For IoT the wireless solutions need to be designed for applications where a CR2032 cell battery needs to power a device for years (not weeks or days). The solutions need to be tailored for the unique opportunities that IoT presents. Even more importantly, the solutions need to be tailored for the consumer market and the existing protocols that are already well established in our homes and places of work.
For its part Imagination has a wireless platform called Ensigma. Like all of Imagination’s products, it is not an actual chip, but rather a design for a chip (or part of a chip) which can handle wireless technology. Just like its CPUs and GPU, chip makers can license the designs from it and incorporate them into actual silicon.
For example, the Ensigma Whisper Series5 RPU (Radio Programmable Unit) is a platform for low-power wireless standards such as Wi-Fi, Bluetooth and IEEE 802.15.4. It has been specifically designed for the low-power consumption markets such as the Internet of Things (IoT) and wearables.

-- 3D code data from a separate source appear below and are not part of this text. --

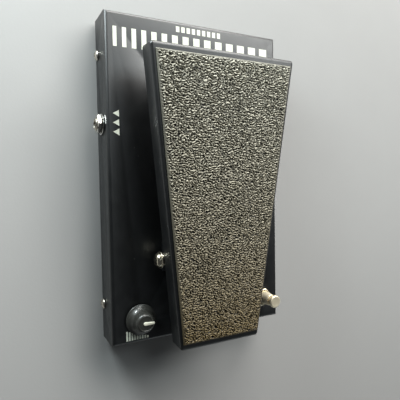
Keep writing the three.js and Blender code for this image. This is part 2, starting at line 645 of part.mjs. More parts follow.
add('treadle', treadle(), MATERIAL.blackPaint, treadleGroup);
add('tread_pad', treadPad(), MATERIAL.treadRubber, treadleGroup);
add('treadle_bracket', treadleBracket(), MATERIAL.blackPaint, treadleGroup);
for (const [side, sx] of SIDES) {
  add(`pivot_bushing_${side}`, pivotBushing(sx), MATERIAL.nylon, treadleGroup);
}
add('shutter_vane', shutterVane(), MATERIAL.blackPaint, treadleGroup);

// ---------------------------------------------------------------- internal leads
const boardEdge = BOARD.y1 + GAP + 0.5;
const leadZ = (BOARD.z0 + BOARD.z1) / 2;
const jackEnd = innerX - GAP - 24 - 4.5;

for (const [name, sx] of [['output_lead', -1], ['input_lead', 1]]) {
  const points = [[sx * 25, boardEdge, leadZ], [sx * 27, boardEdge + 8, leadZ],
    [sx * (jackEnd - 12), JACK.y - 6, 10], [sx * (jackEnd - 6), JACK.y, 12], [sx * jackEnd, JACK.y, JACK.z]];
  add(name, lead(points, 1.2, 16), MATERIAL.wireBlack);
}
const snapX = BATTERY.long / 2 + 2.5 + 2 * GAP + 3;
const batteryRun = [[snapX + 0.6, BATTERY.y - 8, 12], [snapX + 6, BATTERY.y - 11, 11],
  [snapX + 5, 62, 7], [12, 34, 7], [6, boardEdge + 8, leadZ], [6, boardEdge, leadZ]];
add('battery_lead', lead(batteryRun, 1.2, 20), MATERIAL.wireBlack);

export default pedal;
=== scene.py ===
"""A black steel volume pedal: cover, rocking treadle with a textured rubber sheet, level knob,
foot switch, jacks and hardware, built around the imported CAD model. Lengths below are in
millimetres unless a name says otherwise, and are turned into metres where meshes are made."""

import json
import math
import random

import bmesh
import bpy
import numpy as np
from mathutils import Matrix, Vector


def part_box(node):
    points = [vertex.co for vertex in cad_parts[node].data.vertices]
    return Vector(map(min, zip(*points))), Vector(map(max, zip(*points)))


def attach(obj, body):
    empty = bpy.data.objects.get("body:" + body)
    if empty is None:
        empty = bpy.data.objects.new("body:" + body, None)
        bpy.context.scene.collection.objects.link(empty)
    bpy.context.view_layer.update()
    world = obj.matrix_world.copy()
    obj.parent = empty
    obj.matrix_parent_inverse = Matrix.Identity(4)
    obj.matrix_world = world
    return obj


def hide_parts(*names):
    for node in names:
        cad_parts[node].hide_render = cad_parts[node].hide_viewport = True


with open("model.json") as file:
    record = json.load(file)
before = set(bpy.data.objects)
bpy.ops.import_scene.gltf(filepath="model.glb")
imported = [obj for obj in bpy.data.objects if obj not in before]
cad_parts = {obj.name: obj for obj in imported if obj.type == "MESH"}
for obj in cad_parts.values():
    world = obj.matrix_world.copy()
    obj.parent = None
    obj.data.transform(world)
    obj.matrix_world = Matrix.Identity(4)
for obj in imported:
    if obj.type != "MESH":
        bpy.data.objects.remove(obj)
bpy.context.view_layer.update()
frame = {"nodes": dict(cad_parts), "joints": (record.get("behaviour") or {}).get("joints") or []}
MM = 0.001


def node_box(name):
    """A CAD node's lowest and highest corners in millimetres."""
    low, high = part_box(name)
    return low / MM, high / MM


# ------------------------------------------------------------------ places read from the frame
COVER_LOW, COVER_HIGH = node_box("top_cover")
PANEL = COVER_HIGH.z
HINGE = next(j for j in frame["joints"] if j["name"] == "treadle_hinge")
PIVOT = Vector(HINGE["pos_m"]) / MM
TREADLE_LOW, TREADLE_HIGH = node_box("treadle")
KNOB_LOW, KNOB_HIGH = node_box("level_knob")
BUTTON_LOW, BUTTON_HIGH = node_box("footswitch_plunger")
JACK_LOW, JACK_HIGH = node_box("output_jack_washer")
STEEL = 1.6
TILT = math.radians(4.34)


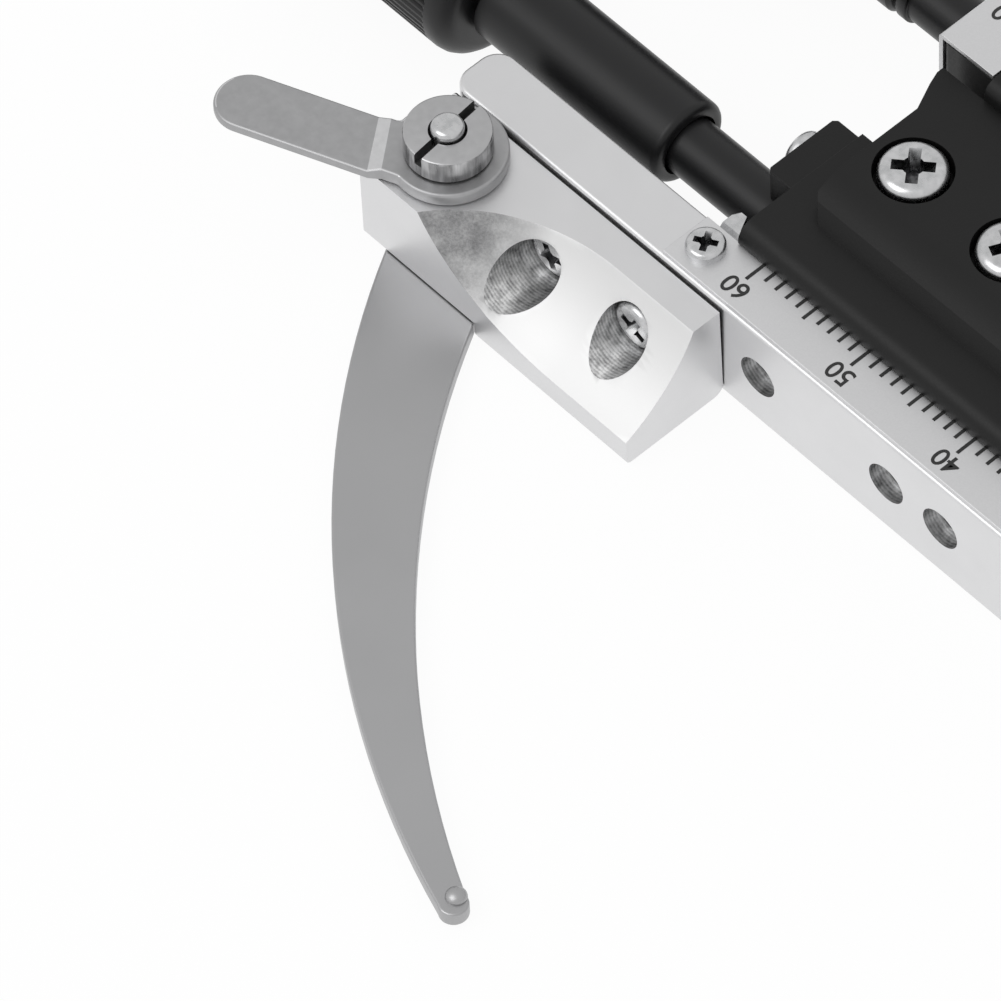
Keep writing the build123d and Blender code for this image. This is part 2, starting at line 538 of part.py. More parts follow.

At the moment Ensigma supports over 30 communications standards, and as 5G evolves Imagination will update its designs accordingly.
Even if 5G ends up being a giant standard that covers everything from low-power IoT devices to high-speed internet over cellular, my suspicion is that it will still in fact just be lots of standards all lumped under one label.

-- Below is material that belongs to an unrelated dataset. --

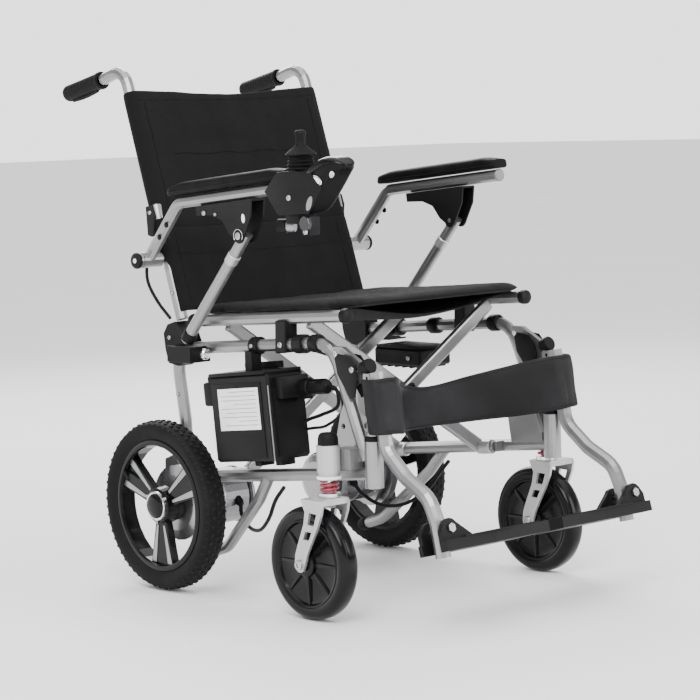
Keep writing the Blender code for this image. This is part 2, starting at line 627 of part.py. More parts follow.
def footplate(name, s):
    """Flip-up plate: two cheeks round the hanger tube, and a tread with a front lip."""
    forward = Vector((0, -math.cos(PLATE_TILT), math.sin(PLATE_TILT)))
    normal = Vector((0, math.sin(PLATE_TILT), math.cos(PLATE_TILT)))
    centre = Vector((s * HANGER_X, *PLATE_PIN))
    frame = Matrix((Vector((-s, 0, 0)), forward, normal)).transposed().to_4x4()
    frame.translation = centre
    outline = [(-0.024, -0.030), (-0.024, -0.021), (0.0155, -0.021), (0.0155, 0.021), (-0.024, 0.021),
               (-0.024, 0.038), (0.090, 0.034), (0.2055, 0.044), (0.2035, -0.034), (0.180, -0.046),
               (0.020, -0.046)]
    tread = flat_outline(outline, 0.018, frame @ Matrix.Translation((0, 0, -0.027)))
    cheek = [(-0.022, -0.034), (0.050, -0.034), (0.050, -0.020)]
    cheek += [(0.0165 * math.cos(math.radians(a)), 0.0165 * math.sin(math.radians(a))) for a in range(30, 151, 30)]
    cheek += [(-0.022, -0.004)]
    stands = [Matrix(((1, 0, 0, 0), (0, 0, 1, y), (0, 1, 0, 0), (0, 0, 0, 1))) for y in (-0.024, 0.024)]
    cheeks = [flat_outline(cheek, 0.009, frame @ stand) for stand in stands]
    bore = rod(centre - forward * 0.04, centre + forward * 0.04, 0.0048, 12)
    return part(name, cut(union(tread, *cheeks), bore), BLACK, centre, 30)


def footplate_pin(name, s):
    axis = Vector((0, -math.cos(PLATE_TILT), math.sin(PLATE_TILT)))
    centre = Vector((s * HANGER_X, *PLATE_PIN))
    shank = rod(centre - axis * 0.0290, centre + axis * 0.0315, 0.0042, 12)
    head = rod(centre + axis * 0.0292, centre + axis * 0.0330, 0.0078, 6)
    return part(name, union(shank, head), CAST, centre)


# ---- soft parts ---------------------------------------------------------------------------------------------------
def seat_sling(name):
    half, y0, y1 = SEAT_X - TUBE_R - 0.0015, -0.030, -0.434
    y = (y0 + y1) / 2
    slope = math.atan2(SEAT_FRONT[1] - SEAT_REAR[1], SEAT_REAR[0] - SEAT_FRONT[0])
    return part(name, box((0, y, seat_z(y) + 0.0165), (2 * half, y0 - y1, 0.024), slope), CLOTH, (0, y, seat_z(y)))


def back_sling(name, z0, z1):
    half = SEAT_X - TUBE_R - 0.0015
    low, high = cane_at(z0), cane_at(z1)
    middle = (low + high) / 2
    lean = math.atan2(CANE.y, CANE.z)
    return part(name, box(middle, (2 * half, 0.016, (high - low).length), lean), CLOTH, (0, BACK_PIN.y, BACK_PIN.z))


def calf_strap(name):
    """Band slung between the hangers; its middle sags back, and its ends wrap the hanger tubes."""
    count = 12
    inner = 0.1975
    middle = [(x, -0.532 + 0.128 * (1 - (x / inner) ** 2)) for x in
              (-inner + 2 * inner * i / count for i in range(count + 1))]
    wrap = [(0.2325, -0.483), (0.2345, -0.530), (0.216, -0.5475)]
    left = [(x, y) for x, y in reversed(wrap)]
    right = [(-x, y) for x, y in wrap]
    route = right + middle + left
    bm = bmesh.new()
    rows = []
    for x, y in route:
        sag = max(0.0, 1 - (x / inner) ** 2)
        top, bottom = 0.404 - 0.050 * sag, 0.312 - 0.018 * sag
        rows.append([bm.verts.new((x, y, z)) for z in (bottom, (top + bottom) / 2, top)])
    for a, b in zip(rows, rows[1:]):
        for i in range(2):
            bm.faces.new((a[i], b[i], b[i + 1], a[i + 1]))
    mesh = bpy.data.meshes.new("strap")
    bm.to_mesh(mesh)
    bm.free()
    sheet = mesh_object("strap", mesh)
    solid = sheet.modifiers.new("thickness", "SOLIDIFY")
    solid.thickness = 0.004
    solid.offset = 0
    bpy.context.view_layer.update()
    return part(name, baked(sheet), LEATHER, (0, SOCKET_Y, 0.35))


# ---- battery, controller and joystick -----------------------------------------------------------------------------
def battery(name):
    tilt = math.atan(SLOPE)
    y, z = -0.2165, 0.3225
    case = softened(box((-0.2235, y, z), (0.084, 0.158, 0.150), tilt), 0.005)
    handle = softened(box((-0.236, y + 0.090, z + 0.050), (0.026, 0.040, 0.036), tilt), 0.004, 1)
    shoulder = box((-0.199, y - 0.082, z + 0.050), (0.034, 0.020, 0.036), tilt)
    plug = rod((-0.199, y - 0.090, z + 0.052), (-0.199, y - 0.150, z + 0.058), 0.0125, 16)
    hook = box((-0.2235, y + 0.012, z + 0.090), (0.022, 0.018, 0.044))
    body = union(case, handle, shoulder, plug, hook)
    frame_tube = tube([(-FRAME_X, -0.10, mid_z(-0.10)), (-FRAME_X, -0.40, mid_z(-0.40))], TUBE_R + GAP, 0)
    return part(name, cut(body, frame_tube), BLACK, (-0.2235, y, z))


def controller_box(name):
    return part(name, softened(box((0.125, -0.238, 0.398), (0.080, 0.120, 0.032)), 0.004), BLACK,
                (-PIVOT_X, PIVOT_FRONT_Y, low_z(PIVOT_FRONT_Y)))


def joystick_pod(name):
    x = POD_X
    pod = plate([(-0.3525, 0.7445), (-0.372, 0.7475), (-0.420, 0.7520), (-0.438, 0.7640), (-0.462, 0.7665),
                 (-0.484, 0.7620), (-0.496, 0.7520), (-0.490, 0.7400), (-0.478, 0.7240), (-0.464, 0.7020),
                 (-0.430, 0.6760), (-0.3575, 0.6730), (-0.3525, 0.690)], x - 0.028, x + 0.028)
    clamp = box((x, -0.374, 0.6665), (0.030, 0.026, 0.020))
    knob = rod((x - 0.016, -0.412, 0.669), (x + 0.016, -0.412, 0.669), 0.0125, 16)
    spigot = rod((x, -0.3460, arm_z(-0.346)), (x, -0.366, arm_z(-0.366)), 0.0085, 12)
    body = union(softened(pod, 0.004, 1), clamp, knob, spigot)
    well = rod((x, STICK[0], 0.7380), (x, STICK[0], 0.775), 0.0150, 20)
    button_well = rod((x + 0.012, -0.4040, 0.7445), (x + 0.012, -0.4040, 0.770), 0.0062, 16)
    return part(name, cut(body, well, button_well), BLACK, (x, *ELBOW))


def joystick_gimbal(name):
    ball = rod((POD_X, STICK[0], 0.7440), (POD_X, STICK[0], 0.7600), 0.0120, 16, 0.0095)
    bore = rod((POD_X, STICK[0], 0.7400), (POD_X, STICK[0], 0.7650), 0.0065, 12)
    return part(name, cut(ball, bore), BLACK, (POD_X, *STICK))


def joystick_knob(name):
    y = STICK[0]
    stem = rod((POD_X, y, 0.7475), (POD_X, y, 0.790), 0.0040, 12)
    skirt = rod((POD_X, y, 0.7800), (POD_X, y, 0.7900), 0.0130, 20, 0.0090)
    top = softened(rod((POD_X, y, 0.7895), (POD_X, y, 0.8130), 0.0092, 20), 0.002)
    return part(name, union(stem, skirt, top), RUBBER, (POD_X, *STICK))


def power_button(name):
    button = rod((POD_X + 0.012, -0.4040, 0.7470), (POD_X + 0.012, -0.4040, 0.7530), 0.0056, 16)
    return part(name, button, GLOSS, (POD_X + 0.012, -0.404, 0.75))


# ---- cables -------------------------------------------------------------------------------------------------------
def smooth_route(points, count):
    """Points on a Catmull-Rom curve through the route."""
    route = [Vector(p) for p in points]
    route = [route[0] * 2 - route[1]] + route + [route[-1] * 2 - route[-2]]
    out = []
    spans = len(route) - 3
    for i in range(count + 1):
        at = spans * i / count
        k = min(int(at), spans - 1)
        t = at - k
        a, b, c, d = route[k:k + 4]
        out.append(0.5 * (2 * b + (c - a) * t + (2 * a - 5 * b + 4 * c - d) * t * t
                          + (3 * b - a - 3 * c + d) * t ** 3))
    return out


def cable(name, points, radius, count):
    return part(name, tube(smooth_route(points, count), radius, 0, 8), RUBBER, (0, 0, 0), 60)


# ---- assembly -----------------------------------------------------------------------------------------------------
LINK_Y = {"right": -0.3245, "left": -0.1060}
for side, sign in SIDES:
    side_frame(f"{side}_side_frame", sign)
    hinge_block(f"{side}_hinge_block", sign)
    saddle(f"{side}_saddle", sign)
    side_link(f"{side}_side_link", sign, LINK_Y[side])
    motor(f"{side}_motor", sign)
    tyre(f"{side}_tyre", sign)
    rim(f"{side}_rim", sign)
    caster_housing(f"{side}_caster_housing", sign)
    caster_spring(f"{side}_caster_spring", sign)
    caster_stem(f"{side}_caster_stem", sign)
    caster_fork(f"{side}_caster_fork", sign)
    caster_wheel(f"{side}_caster_wheel", sign)
    lower_cane(f"{side}_lower_cane", sign)
    upper_cane(f"{side}_upper_cane", sign)
    grip(f"{side}_grip", sign)
    hinge_lever(f"{side}_hinge_lever", sign)
    armrest_tube(f"{side}_armrest_tube", sign)
    armrest_pad(f"{side}_armrest_pad", sign)
    armrest_bracket(f"{side}_armrest_bracket", sign)
    strut(f"{side}_strut", sign)
    hanger(f"{side}_hanger", sign)
    footplate(f"{side}_footplate", sign)
    footplate_pin(f"{side}_footplate_pin", sign)

cross_brace("cross_brace_a", -1, (PIVOT_FRONT_Y, PIVOT_REAR_Y - 0.0065))
cross_brace("cross_brace_b", 1, (PIVOT_FRONT_Y + 0.0135, PIVOT_REAR_Y + 0.0070))
seat_sling("seat_sling")
back_sling("back_sling_lower", 0.492, FOLD_Z - 0.002)
back_sling("back_sling_upper", FOLD_Z + 0.002, 0.884)
calf_strap("calf_strap")
battery("battery")
controller_box("controller_box")
joystick_pod("joystick_pod")
joystick_gimbal("joystick_gimbal")
joystick_knob("joystick_knob")
power_button("power_button")
cable("joystick_cable", [(-0.2365, 0.000, 0.6285), (-0.2360, 0.040, 0.6135), (-0.2355, 0.066, 0.585),
                         (-0.2350, 0.069, 0.548), (-0.2330, 0.045, 0.512), (-0.2290, 0.015, 0.4825)], 0.003, 20)
cable("right_motor_cable", [(-0.2000, -0.2480, 0.1980), (-0.1990, -0.222, 0.172), (-0.1920, -0.196, 0.138),
                            (-0.1760, -0.152, 0.110), (-0.1600, -0.105, 0.106), (-0.1480, -0.068, 0.124),
                            (-0.1400, -0.0560, 0.142)], 0.0035, 20)
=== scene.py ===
"""Looks for the folding power wheelchair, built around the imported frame.

Metres, +Z up, chair facing -Y. Positions are given in the chair frame, whose Y is zero at the rear axle;
at() moves them into the world.
"""

import math

import bmesh
import bpy
from mathutils import Matrix, Vector, noise


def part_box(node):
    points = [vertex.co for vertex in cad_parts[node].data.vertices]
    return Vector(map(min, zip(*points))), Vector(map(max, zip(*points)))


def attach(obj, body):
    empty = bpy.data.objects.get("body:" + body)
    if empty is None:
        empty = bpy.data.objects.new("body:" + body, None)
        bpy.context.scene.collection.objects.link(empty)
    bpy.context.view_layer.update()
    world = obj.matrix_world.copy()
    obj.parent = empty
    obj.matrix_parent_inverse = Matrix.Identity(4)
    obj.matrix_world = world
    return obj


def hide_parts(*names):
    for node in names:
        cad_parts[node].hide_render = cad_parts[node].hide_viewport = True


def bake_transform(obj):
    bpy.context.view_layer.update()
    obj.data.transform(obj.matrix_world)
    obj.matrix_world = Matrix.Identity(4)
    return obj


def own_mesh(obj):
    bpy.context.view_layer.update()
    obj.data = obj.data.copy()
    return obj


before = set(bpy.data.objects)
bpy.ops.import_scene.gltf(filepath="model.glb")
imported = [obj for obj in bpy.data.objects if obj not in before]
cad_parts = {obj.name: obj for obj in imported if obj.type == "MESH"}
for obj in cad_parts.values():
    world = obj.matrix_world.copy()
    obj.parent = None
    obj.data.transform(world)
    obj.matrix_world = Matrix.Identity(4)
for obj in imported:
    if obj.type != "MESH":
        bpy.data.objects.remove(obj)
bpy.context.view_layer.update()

AXLE_Y = sum(c[1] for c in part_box("right_tyre")) / 2      # world Y of the rear axle
SIDES = (("right", -1), ("left", 1))

# chair frame dimensions, repeated from the CAD
SLOPE = 0.101
SEAT_X = 0.214
FRAME_X = 0.215
WHEEL_X, WHEEL_R = 0.269, 0.1525
CASTER_X, CASTER_Y, CASTER_R = 0.274, -0.404, 0.0958
SWIVEL_X, SWIVEL_Y = 0.262, -0.435
ARM_X = 0.252
ELBOW = (0.042, 0.588)
HANGER_X = 0.222
PLATE_PIN = (-0.65, 0.168)
PLATE_TILT = math.radians(16)
CANE_FOOT, CANE_TOP = (-0.001, 0.4805), (0.126, 0.88)
FOLD_Z = 0.651
POD_X, STICK_Y = -0.25, -0.377
LEVER_OUT = 0.0172            # outer face of the back's lever, beyond the cane's axis
FOLD_KEEP, BAND_KEEP = 0.62, 0.623      # width left when the chair is folded
SQUARE = 2 / 4.2              # superellipse power of the joystick housing
STRUT_TOP, STRUT_FOOT = (-0.23, 0.636), (-0.059, 0.448)
UP = (0, 0, 1)


def at(x, y, z):
    return Vector((x, y + AXLE_Y, z))


def mm(*values, each=2):
    """Groups of metres from a flat run of millimetres."""
    return [tuple(v / 1000 for v in values[i:i + each]) for i in range(0, len(values), each)]


def spoke(angle):
    """Unit vectors outwards and along the turn, in the plane of a wheel."""
    c, q = math.cos(angle), math.sin(angle)
    return Vector((0, c, q)), Vector((0, -q, c))


def seat_z(y):
    return 0.479 + (y + 0.036) * (0.504 - 0.479) / (-0.436 + 0.036)


def mid_z(y):
    return 0.428 - 0.0735 * (y - 0.004)


def low_z(y):
    return 0.1962 - SLOPE * y


CANE = Vector((0, CANE_TOP[0] - CANE_FOOT[0], CANE_TOP[1] - CANE_FOOT[1])).normalized()
CANE_BACK = Vector((0, CANE.z, -CANE.y))


def cane_y(z):
    return CANE_FOOT[0] + CANE.y * (z - CANE_FOOT[1]) / CANE.z


def arm_z(y):
    return 0.6905 + (y + 0.052) * (0.7185 - 0.6905) / (-0.345 + 0.052)


# ---- camera, light and floor ----
def look_from(position, target, roll):
    back = (position - target).normalized()
    right = Vector(UP).cross(back).normalized()
    up = back.cross(right)
    turn = Matrix.Rotation(roll, 4, back)
    basis = Matrix((turn @ right, turn @ up, back)).transposed().to_4x4()
    basis.translation = position
    return basis


camera_data = bpy.data.cameras.new("camera")
camera_data.sensor_width = 36
camera_data.lens = 125.18
camera = bpy.data.objects.new("camera", camera_data)
camera.matrix_world = look_from(at(-2.91, -3.411, 0.839), at(-0.002, -0.21, 0.417), math.radians(-1.77))
bpy.context.scene.collection.objects.link(camera)
bpy.context.scene.camera = camera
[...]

You have heard of MP3, right? Well technically its full name is MPEG-2 Audio Layer III. It was designed by the Moving Picture Experts Group (MPEG) as part of its MPEG-1 standard and later extended in the MPEG-2 standard. MPEG-2 is the basis of DVD-Video and although it is still around it has been superseded by newer standards such as H.264 and H.265/HEVC, however MP3 still lives on, and it will still live on long after we stop encoding video with MPEG-2.
Consumers can be quite fickle and tend to completely ignore what standards committees decide.

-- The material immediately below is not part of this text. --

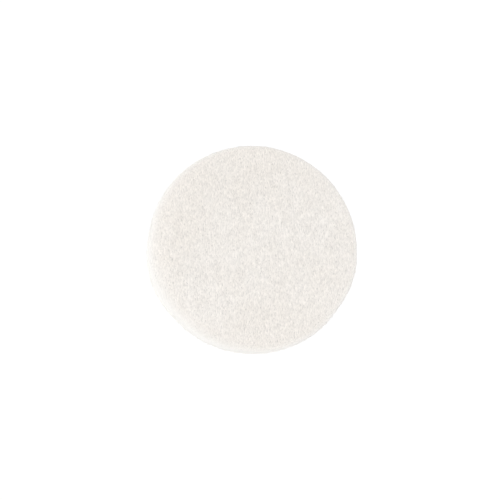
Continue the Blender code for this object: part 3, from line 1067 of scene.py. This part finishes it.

The reason I mention MP3 is that it is part of a bigger standard, but yet it seems to have a life of its own, outside of that standard. For the technical among you, the same can be said of X.509. Back in my software engineering days I actually worked on an implementation of X.500, today nobody even talks about X.500, but X.509 (a part of the X.500 series which defines a standard for a public key infrastructure) is still used heavily today.
If 5G actually becomes a collection of standards then we may find that bits of it live on, while other bits die. Consumers can be quite fickle and tend to completely ignore what standards committees decide. People tend to buy the products that get the job done at the right price, regardless of their technical purity. The cellular radio parts of 5G will likely succeed, however I am not too sure about the rest!